Overview

illico is a python library performing blazing fast asymptotic wilcoxon rank-sum tests (same as scanpy.tl.rank_genes_groups(…, method="wilcoxon")), useful for single-cell RNASeq data analyses and processing. illico’s features are:

  1. 🚀 Blazing fast: On K562 (essential) dataset (~300k cells, 8k genes, 2k perturbations), illico computes DE genes (with reference="non-targeting") in a mere 30 seconds. That’s more than 100 times faster than both pdex or scanpy with the same compute ressources (8 CPUs).

  2. 💠 No compromise: on synthetic data, illico’s p-values matched scipy.stats.mannwhitneyu up to a relative difference of 1.e-12, and an absolute tolerance of 0.

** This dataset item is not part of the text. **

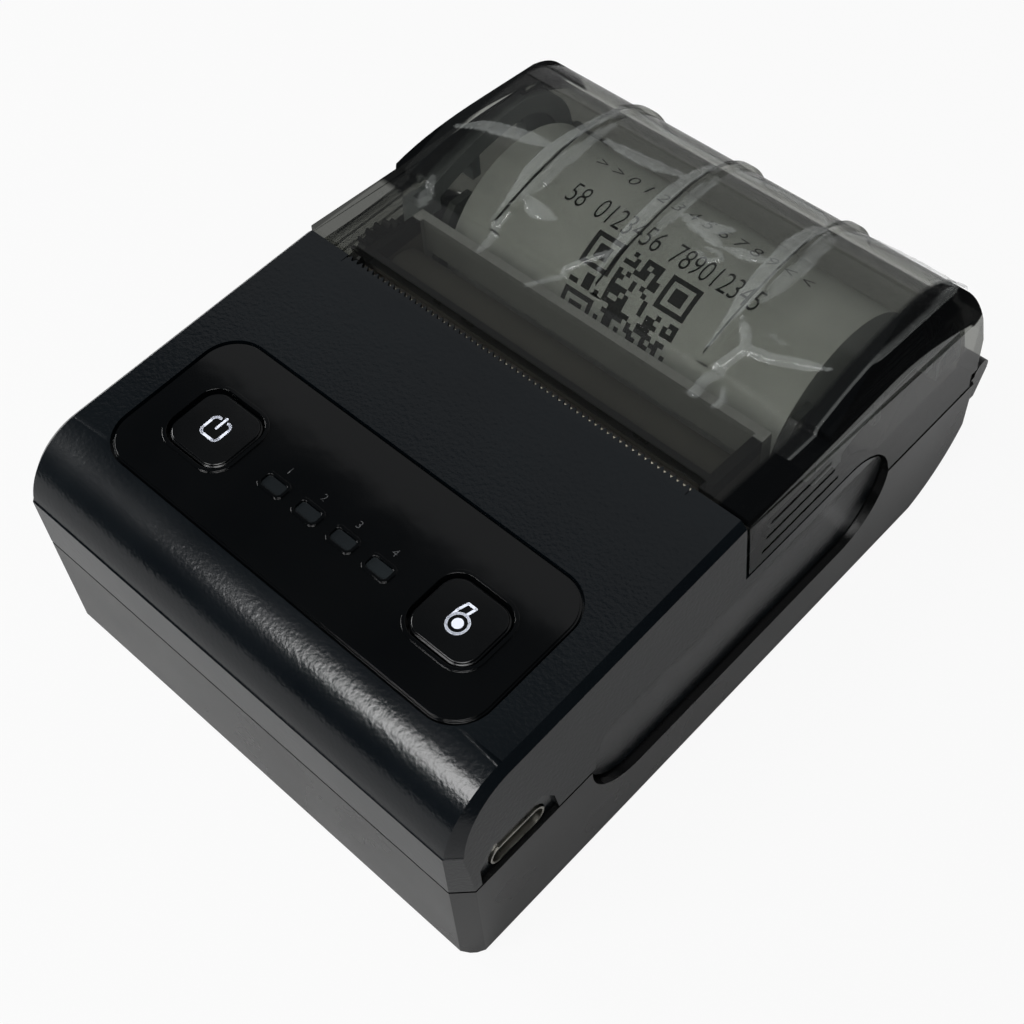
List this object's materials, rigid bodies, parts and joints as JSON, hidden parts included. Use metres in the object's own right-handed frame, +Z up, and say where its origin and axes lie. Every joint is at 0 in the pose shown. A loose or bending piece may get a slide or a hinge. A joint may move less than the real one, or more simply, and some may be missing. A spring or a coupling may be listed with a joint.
{
  "type": "portable thermal printer",
  "caption": "Pocket thermal printer with a hinged smoked lid over a paper roll, a gear-driven platen, a button panel and a sliding battery door.",
  "frame": {"origin": "middle of the outline in plan, at the height of the table it stands on", "axes": "+Y from the front with the buttons to the hinge, +X to the side of the charging socket, +Z up"},
  "size_m": [0.078, 0.105, 0.042],
  "materials": {
    "black_shell": "spark-eroded black ABS",
    "black_gloss": "polished black acrylic",
    "black_cap": "fine matte black ABS",
    "lens": "smoked light guide",
    "smoked_lid": "polished smoked polycarbonate",
    "clear_film": "clear protective film",
    "steel": "zinc-plated steel",
    "steel_pin": "ground steel",
    "spring_steel": "spring steel",
    "black_screw": "black-oxide screws",
    "platen_rubber": "ground silicone rubber",
    "acetal": "natural acetal",
    "brass": "hobbed brass",
    "ceramic": "glazed alumina",
    "aluminium": "milled aluminium",
    "paper": "thermal paper",
    "core": "wound core tube",
    "board": "green solder mask",
    "chips": "moulded packages",
    "white_part": "white moulded plastic",
    "polyimide": "flat flexible cable",
    "battery": "shrink-wrapped cells",
    "gold": "gold-plated contacts"
  },
  "bodies": {
    "case": {"lower_shell": "black_shell", "upper_shell": "black_shell", "control_panel": "black_gloss", "light_windows": "lens", "tear_bar": "black_shell", "hinge_pins": "steel_pin", "mechanism_frame": "steel", "thermal_head": "ceramic", "head_heatsink": "aluminium", "head_spring": "spring_steel", "motor_body": "steel", "gear_post": "steel_pin", "paper_bay": "black_shell", "paper_web": "paper", "paper_sensor": "chips", "main_board": "board", "board_chips": "chips", "usb_shell": "steel_pin", "usb_tongue": "chips", "key_board": "board", "tact_switches": "chips", "status_leds": "white_part", "battery_pack": "battery", "battery_contacts": "gold", "head_cable": "polyimide", "key_cable": "polyimide", "case_screws": "black_screw", "frame_screws": "black_screw", "board_screws": "black_screw"},
    "lid": {"lid_shell": "smoked_lid", "protective_film": "clear_film", "lid_liner": "black_cap", "platen_carrier": "black_shell", "platen_bushes": "acetal"},
    "platen": {"platen_rubber": "platen_rubber", "platen_shaft": "steel_pin", "platen_gear": "acetal"},
    "reduction": {"reduction_gear": "acetal"},
    "motor_rotor": {"motor_pinion": "brass"},
    "roll": {"paper_roll": "paper", "roll_core": "core"},
    "power_key": {"power_button": "black_cap", "power_plunger": "white_part"},
    "feed_key": {"feed_button": "black_cap", "feed_plunger": "white_part"},
    "door": {"battery_door": "black_shell"}
  },
  "joints": [
    {"name": "lid_hinge", "type": "hinge", "parent": "case", "child": "lid", "pos_m": [0, 0.0509, 0.0192], "axis": [-1, 0, 0], "range_deg": [0, 95]},
    {"name": "roll_turn", "type": "hinge", "parent": "case", "child": "roll", "pos_m": [0, 0.0305, 0.02], "axis": [-1, 0, 0], "continuous": true},
    {"name": "platen_turn", "type": "hinge", "parent": "lid", "child": "platen", "pos_m": [0, 0.0059, 0.0278], "axis": [-1, 0, 0], "continuous": true},
    {"name": "reduction_turn", "type": "hinge", "parent": "case", "child": "reduction", "pos_m": [-0.0335, 0.00405, 0.0181], "axis": [-1, 0, 0], "continuous": true},
    {"name": "motor_turn", "type": "hinge", "parent": "case", "child": "motor_rotor", "pos_m": [-0.0335, -0.00353, 0.01066], "axis": [-1, 0, 0], "continuous": true},
    {"name": "power_press", "type": "slide", "parent": "case", "child": "power_key", "axis": [0, 0.0321, -0.9995], "range_m": [0, 0.0006], "stiffness_N_per_m": 3000},
    {"name": "feed_press", "type": "slide", "parent": "case", "child": "feed_key", "axis": [0, 0.0321, -0.9995], "range_m": [0, 0.0006], "stiffness_N_per_m": 3000},
    {"name": "door_slide", "type": "slide", "parent": "case", "child": "door", "axis": [0, 1, 0], "range_m": [0, 0.008]}
  ],
  "couplings": [
    {"joint": "platen_turn", "follows": "roll_turn", "ratio": 3.4783},
    {"joint": "reduction_turn", "follows": "roll_turn", "ratio": -5.5652},
    {"joint": "motor_turn", "follows": "roll_turn", "ratio": 13.913}
  ]
}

  3. ⚡ Thread-first: illico eventually parallelizes the processing (if specified by the user) over threads, never processes. This saves you from all the fixed cost of multiprocessing, such as spanning processes, duplicating data across processes, and communication costs.

  4. 🐞 Data format agnostic: whether your data is dense, sparse along rows, or sparse along columns, illico will deal with it while never converting the whole data to whichever format is more optimized.

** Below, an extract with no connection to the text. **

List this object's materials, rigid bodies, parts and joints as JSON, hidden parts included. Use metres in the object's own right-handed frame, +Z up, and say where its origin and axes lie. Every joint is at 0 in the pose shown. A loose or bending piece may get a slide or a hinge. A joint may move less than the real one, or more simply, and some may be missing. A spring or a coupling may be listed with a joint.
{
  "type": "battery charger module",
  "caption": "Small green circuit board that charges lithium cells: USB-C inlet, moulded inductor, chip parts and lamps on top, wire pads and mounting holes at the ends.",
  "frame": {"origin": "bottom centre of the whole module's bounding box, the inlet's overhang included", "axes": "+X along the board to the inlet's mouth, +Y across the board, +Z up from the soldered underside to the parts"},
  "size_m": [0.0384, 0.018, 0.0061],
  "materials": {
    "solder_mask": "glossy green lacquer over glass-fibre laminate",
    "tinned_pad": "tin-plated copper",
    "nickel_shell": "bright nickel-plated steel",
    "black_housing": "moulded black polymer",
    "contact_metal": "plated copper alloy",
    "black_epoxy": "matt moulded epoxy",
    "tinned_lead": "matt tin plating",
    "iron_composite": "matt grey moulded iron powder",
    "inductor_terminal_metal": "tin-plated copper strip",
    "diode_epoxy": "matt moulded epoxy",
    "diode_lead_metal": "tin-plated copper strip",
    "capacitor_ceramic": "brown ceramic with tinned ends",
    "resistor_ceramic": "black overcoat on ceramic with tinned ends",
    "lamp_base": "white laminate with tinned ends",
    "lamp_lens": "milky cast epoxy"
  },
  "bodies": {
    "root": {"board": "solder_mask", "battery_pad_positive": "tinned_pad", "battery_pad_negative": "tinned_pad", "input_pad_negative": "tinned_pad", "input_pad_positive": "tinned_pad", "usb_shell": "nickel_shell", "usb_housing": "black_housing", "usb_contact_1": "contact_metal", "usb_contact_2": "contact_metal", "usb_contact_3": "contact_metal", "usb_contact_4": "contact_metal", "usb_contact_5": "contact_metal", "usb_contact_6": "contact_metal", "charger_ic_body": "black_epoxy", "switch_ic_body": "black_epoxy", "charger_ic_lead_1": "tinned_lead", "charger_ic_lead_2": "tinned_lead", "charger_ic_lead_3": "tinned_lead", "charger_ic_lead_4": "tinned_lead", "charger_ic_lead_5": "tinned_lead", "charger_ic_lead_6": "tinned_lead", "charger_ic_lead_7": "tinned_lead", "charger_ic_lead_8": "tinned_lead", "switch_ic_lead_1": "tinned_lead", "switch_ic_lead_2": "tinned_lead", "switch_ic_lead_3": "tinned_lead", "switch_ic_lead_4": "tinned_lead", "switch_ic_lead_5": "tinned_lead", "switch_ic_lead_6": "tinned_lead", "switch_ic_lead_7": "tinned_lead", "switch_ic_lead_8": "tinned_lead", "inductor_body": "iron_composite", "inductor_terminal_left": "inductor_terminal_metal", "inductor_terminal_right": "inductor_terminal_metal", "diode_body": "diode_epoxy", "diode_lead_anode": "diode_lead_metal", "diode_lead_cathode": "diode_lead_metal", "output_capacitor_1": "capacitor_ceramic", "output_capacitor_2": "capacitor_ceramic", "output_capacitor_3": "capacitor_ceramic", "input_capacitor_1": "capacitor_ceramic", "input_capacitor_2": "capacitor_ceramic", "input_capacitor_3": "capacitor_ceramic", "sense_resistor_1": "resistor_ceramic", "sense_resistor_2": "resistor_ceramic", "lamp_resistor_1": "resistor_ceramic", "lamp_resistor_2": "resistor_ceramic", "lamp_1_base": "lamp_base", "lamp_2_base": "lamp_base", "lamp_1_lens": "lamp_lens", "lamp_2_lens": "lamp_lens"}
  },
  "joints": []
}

  5. 🪶 Lightweight: illico will process the input data in batches, making any memory allocation needed along the way much smaller than if it processed the whole data at once.

  6. 📈 Scalable: Because thread-first and batchable, illico scales reasonably with your compute budget. Tests showed that spanning 8 threads brings a 7-fold speedup over spanning 1 single thread.

  7. 💾 Out-of-core: illico supports h5-based, on-disk-backed, dense and CSC datasets natively.

  8. 🎆 All-purpose: illico performs both one-versus-reference (useful for perturbation analyses) and one-versus-rest (useful for clustering analyses) wilcoxon rank-sum tests, both equally optimized and fast.

Approximate speed benchmarks ran on k562-essential can be found in the Benchmarks section. All the code used to generate those numbers can be found in tests/test_asymptotic_wilcoxon.py::test_speed_benchmark.

💡 Note:

  1. This library only performs wilcoxon rank-sum tests, also known as Mann-Whitney test, also performed by scanpy.tl.rank_genes_groups(…, method="wilcoxon"). It does not perform wilcoxon signed-sum tests, those are less often used in for single-cell data analyses as it requires samples to be paired.

  2. Exact benchmarks ran on a subset of the whole k562 can be found at the end of this readme.

  3. OVO refers to one-versus-one: this test computes u-stats and p-values between control cells and perturbed cells. Equivalent to scanpy’s rank_gene_groups(…, reference="non-targeting").

  4. OVR refers to one-versus-rest: this test computes u-stats and p-values between each group cells, and all other cells, for each group. Equivalent to scanpy.tl.rank_genes_groups(…, reference="rest").